Ken passed along some emails to me, showing me how to develop a relationship with the organ sellers. A recent email from a seller reads: "Yes (name redacted), we can if it is for your research. Sometimes when our donors release organs they are not acceptable for transplant and are used in China/HK for students learning doctoring. If you want one let me know, it' is 5100 in Hong Kong dollars for donation, handling and shipping. Pay by money order, I will give you address to send to if you want to go ahead."
And judging from more recent correspondence, they are willing to sell Ken another one, for about $40,000.
"How f*cked up is this," says Ken. "My mates are utter c*nts. They have given the f*cker my email address and now he's hounding me to buy another kidney. Utter wankers, the lot of them!"
Ken sends me the email, written in a clumsy but polite tone:
"Dear (Ken), I have been contacted by your dear friend (name redacted) who tell me that you too have been suffering with kidney problems. I am glad that you have someone who you can talk to it can be hard if alone you suffer. I can help you in your search for a donor, as I can talk with Chinese official to help you find it. I know in America there are not many donors from China, here we have people who want to make it right for the things they have done wrong and will donate their kidney before they no longer can, so that they can find peace? It is likely I can help you. Please let me know what blood type you have so I can inquire. If successful, we can arrange for you to holiday in a country where very good doctors can put the kidney in you, all for normal US healthcare prices..."

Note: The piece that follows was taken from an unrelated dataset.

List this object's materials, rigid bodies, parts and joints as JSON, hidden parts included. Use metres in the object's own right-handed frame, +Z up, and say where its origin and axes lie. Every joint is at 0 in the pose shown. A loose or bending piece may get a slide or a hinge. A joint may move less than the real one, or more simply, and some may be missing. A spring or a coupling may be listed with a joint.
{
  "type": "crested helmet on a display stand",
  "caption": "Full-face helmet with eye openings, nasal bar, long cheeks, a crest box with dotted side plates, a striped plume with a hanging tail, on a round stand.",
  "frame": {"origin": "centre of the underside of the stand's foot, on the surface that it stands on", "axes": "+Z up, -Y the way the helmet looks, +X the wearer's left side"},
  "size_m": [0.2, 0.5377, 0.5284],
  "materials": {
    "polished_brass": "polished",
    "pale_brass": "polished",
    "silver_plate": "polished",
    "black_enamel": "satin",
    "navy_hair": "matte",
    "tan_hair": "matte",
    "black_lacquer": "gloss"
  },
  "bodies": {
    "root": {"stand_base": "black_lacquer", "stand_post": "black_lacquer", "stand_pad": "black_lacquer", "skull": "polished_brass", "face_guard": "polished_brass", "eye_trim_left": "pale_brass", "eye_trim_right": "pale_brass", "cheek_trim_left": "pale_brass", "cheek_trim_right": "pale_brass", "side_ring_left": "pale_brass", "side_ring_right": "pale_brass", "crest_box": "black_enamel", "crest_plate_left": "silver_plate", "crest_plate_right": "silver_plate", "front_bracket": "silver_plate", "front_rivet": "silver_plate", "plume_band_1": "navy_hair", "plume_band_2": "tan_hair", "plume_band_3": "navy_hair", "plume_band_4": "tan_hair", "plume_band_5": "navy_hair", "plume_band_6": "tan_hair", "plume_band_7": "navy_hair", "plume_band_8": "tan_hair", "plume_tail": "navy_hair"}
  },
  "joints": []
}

I read it again: "They have done wrong and will donate a kidney before they no longer can." Apparently, the organs are being harvested for the transplant market well before anyone is actually executed. It is apparently common knowledge that there is no waiting list for transplants in China because the intended recipient is actively matched with the donor while the donor is still alive. The exact number of death row prisoners in China is an official secret, but Amnesty International believes around 3,400 were executed in 2005. At an average of $40,000 an organ, that's big business.

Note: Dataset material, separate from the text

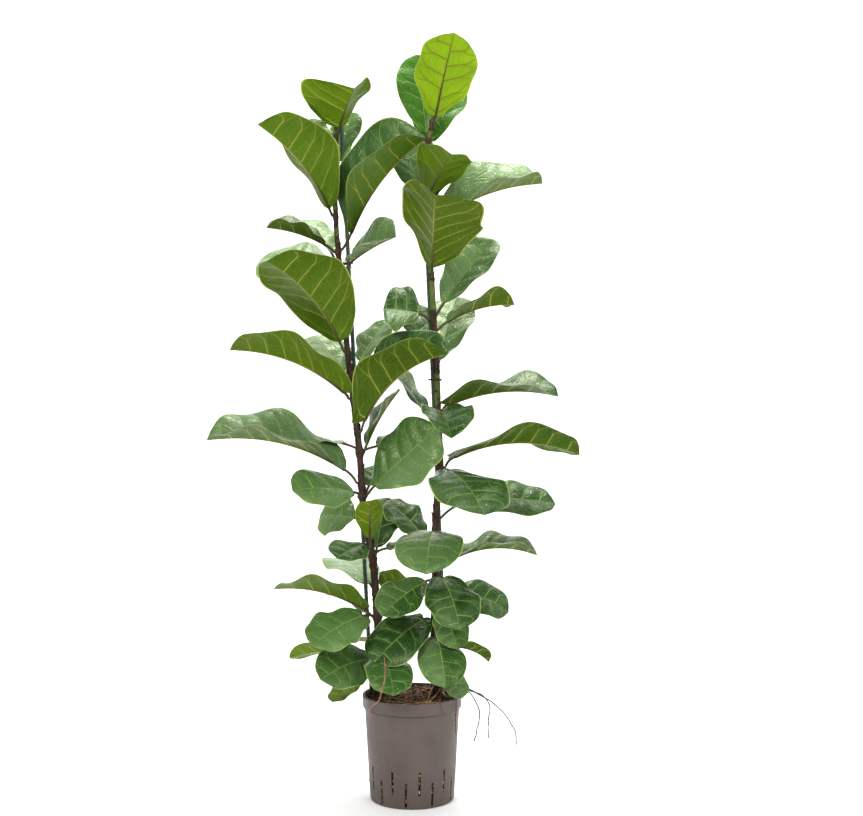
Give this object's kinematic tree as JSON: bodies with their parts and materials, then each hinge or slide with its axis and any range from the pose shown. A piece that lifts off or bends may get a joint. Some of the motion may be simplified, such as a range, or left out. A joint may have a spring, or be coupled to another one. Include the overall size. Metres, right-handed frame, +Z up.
{
  "type": "potted plant",
  "caption": "Fiddle leaf fig with staked woody stems and large glossy leaves, growing in a round slotted grower's pot.",
  "frame": {"origin": "centre of the pot's underside, on the surface that the pot stands on", "axes": "+Z up along the pot's axis, -Y towards the front of the plant, +X towards its right stem"},
  "size_m": [0.6514, 0.3417, 1.3606],
  "materials": {
    "pot_plastic": "fine matt grey-brown moulded plastic",
    "soil": "dark fibrous bark mix",
    "bark": "rough brown bark with leaf scars",
    "stake_plastic": "ribbed dark green coating",
    "tie_cord": "dull brown",
    "root": "dry pale brown root",
    "leaf_green": "glossy dark green above, matt mid green below, pale veins",
    "leaf_young": "satin yellow-green with brown midrib"
  },
  "bodies": {
    "root": {"pot": "pot_plastic", "soil": "soil", "stem_left": "bark", "stem_right": "bark", "stake_left": "stake_plastic", "stake_right": "stake_plastic", "tie_left": "tie_cord", "tie_right": "tie_cord", "root_rim_left": "root", "root_rim_right": "root", "root_hanging_a": "root", "root_hanging_b": "root", "root_hanging_c": "root", "leaf_right_01": "leaf_young", "leaf_right_02": "leaf_green", "leaf_right_03": "leaf_green", "leaf_right_04": "leaf_green", "leaf_right_06": "leaf_green", "leaf_right_07": "leaf_green", "leaf_right_08": "leaf_green", "leaf_right_09": "leaf_green", "leaf_right_10": "leaf_green", "leaf_right_12": "leaf_green", "leaf_right_13": "leaf_green", "leaf_right_14": "leaf_green", "leaf_right_15": "leaf_green", "leaf_right_16": "leaf_green", "leaf_right_17": "leaf_green", "leaf_right_18": "leaf_green", "leaf_right_19": "leaf_green", "leaf_right_20": "leaf_green", "leaf_right_21": "leaf_green", "leaf_right_22": "leaf_green", "leaf_right_23": "leaf_green", "leaf_right_25": "leaf_green", "leaf_right_26": "leaf_green", "leaf_right_27": "leaf_green", "leaf_right_29": "leaf_green", "leaf_right_30": "leaf_green", "leaf_right_31": "leaf_green", "leaf_left_01": "leaf_green", "leaf_left_02": "leaf_green", "leaf_left_03": "leaf_green", "leaf_left_07": "leaf_green", "leaf_left_09": "leaf_green", "leaf_left_10": "leaf_green", "leaf_left_11": "leaf_green", "leaf_left_12": "leaf_green", "leaf_left_13": "leaf_green", "leaf_left_14": "leaf_green", "leaf_left_15": "leaf_green", "leaf_left_17": "leaf_green", "leaf_left_20": "leaf_green", "leaf_left_21": "leaf_green", "leaf_left_23": "leaf_green", "leaf_left_31": "leaf_green", "leaf_left_32": "leaf_green", "leaf_left_33": "leaf_green", "leaf_left_35": "leaf_green", "leaf_left_38": "leaf_green"}
  },
  "joints": []
}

Ken laughs and he suggests we should hook up later to harvest a dinner in Soho. "And not a f*cking human kidney."
I came across this story where I usually find them - while having a drink with a friend at a bar. After a few pints, he casually mentioned that he'd eaten a human kidney. I nearly fell out of my chair (I often fall out of chairs, however, so maybe it's just a balance problem). This is the first I have ever heard of someone procuring a human organ - and then having it for dinner. I absolutely don't condone it. I'm more of a cheeseburger and chocolate shake kind of guy. But it says something about how easy it is to get what you want in this world, or at least from China - as long as you flash some cash.
Well, at the very least, as an old man I'll know where to get my replacement parts. I won't be grilling them over medium heat, however.